In light of this global situation, Latin America has a "tremendous mission," as it can contribute to addressing climate change. This is possible not only through the production of renewable energies but also because of its resources like copper, lithium, rare earth, and cobalt, Piñera emphasized.
Pillars of Development
Piñera remarked that Latin America "is a continent that has had everything but has not achieved the most important thing: a democratic society with social justice." He listed several reasons "why we continue to be an underdeveloped continent" and the challenges ahead.
He mentioned the classic development foundations, including a stable political system, a free and open economy, and an inclusive social system. However, he observed, "Latin America has systematically divorced itself from these three pillars."
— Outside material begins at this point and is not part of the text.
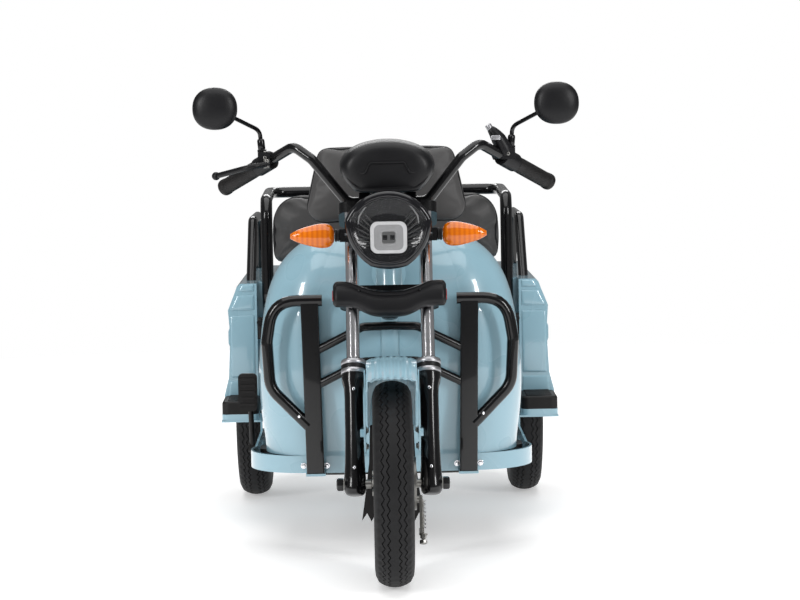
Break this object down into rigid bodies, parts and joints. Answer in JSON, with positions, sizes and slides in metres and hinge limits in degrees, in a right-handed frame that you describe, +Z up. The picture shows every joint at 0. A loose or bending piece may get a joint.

"We have lived perpetually between dictatorships that give rise to weak democracies," and the continent has not achieved authentic economic integration. "It is a very unequal continent without the conditions to progress in peace."
Additional pillars include education, "the most powerful tool for progress for people and countries." However, "the quality of education in our continent is deficient," as indicated by various international evaluation tests. "This is a gigantic challenge" that requires a "Copernican revolution," he declared.
Another pillar is the investment in science and technology. Latin America invests just 1% in this area, compared to 5% in leading countries like Israel or South Korea, or more than 3% in the U.S. and Germany.
As a third pillar, Piñera mentioned investment, innovation, and entrepreneurship: "The countries that have leaped forward in development have invested 35% of their GDP in these areas (Korea, Taiwan, China), while in Latin America, we invest on average less than 20%."
For Piñera, one of the continent's challenges "is to improve the poor quality of politics, which has been deteriorating." In Latin America, "we have a serious problem with populism," he stated, as an image of Venezuelan President Nicolás Maduro was displayed on the screen of the assembly.
"Populism is promising what is known to be unachievable, promising heaven and delivering hell, trying to deceive people," he affirmed.
Organized crime and drug trafficking are other significant issues in the continent and are snowballing, he warned. He outlined three stages in their evolution: the first, when a country is used as a corridor to other destinations; the second, when local consumption begins with battles to control territory; and the third, when organized crime infiltrates state structures.
Piñera also touched on migration. "In Latin America, we have about seven million migrants, almost all of them from Venezuela," with 7.1 million displaced, compared to 8.2 million from Ukraine and 6.8 million from Syria. He warned that these migrations "cause many imbalances."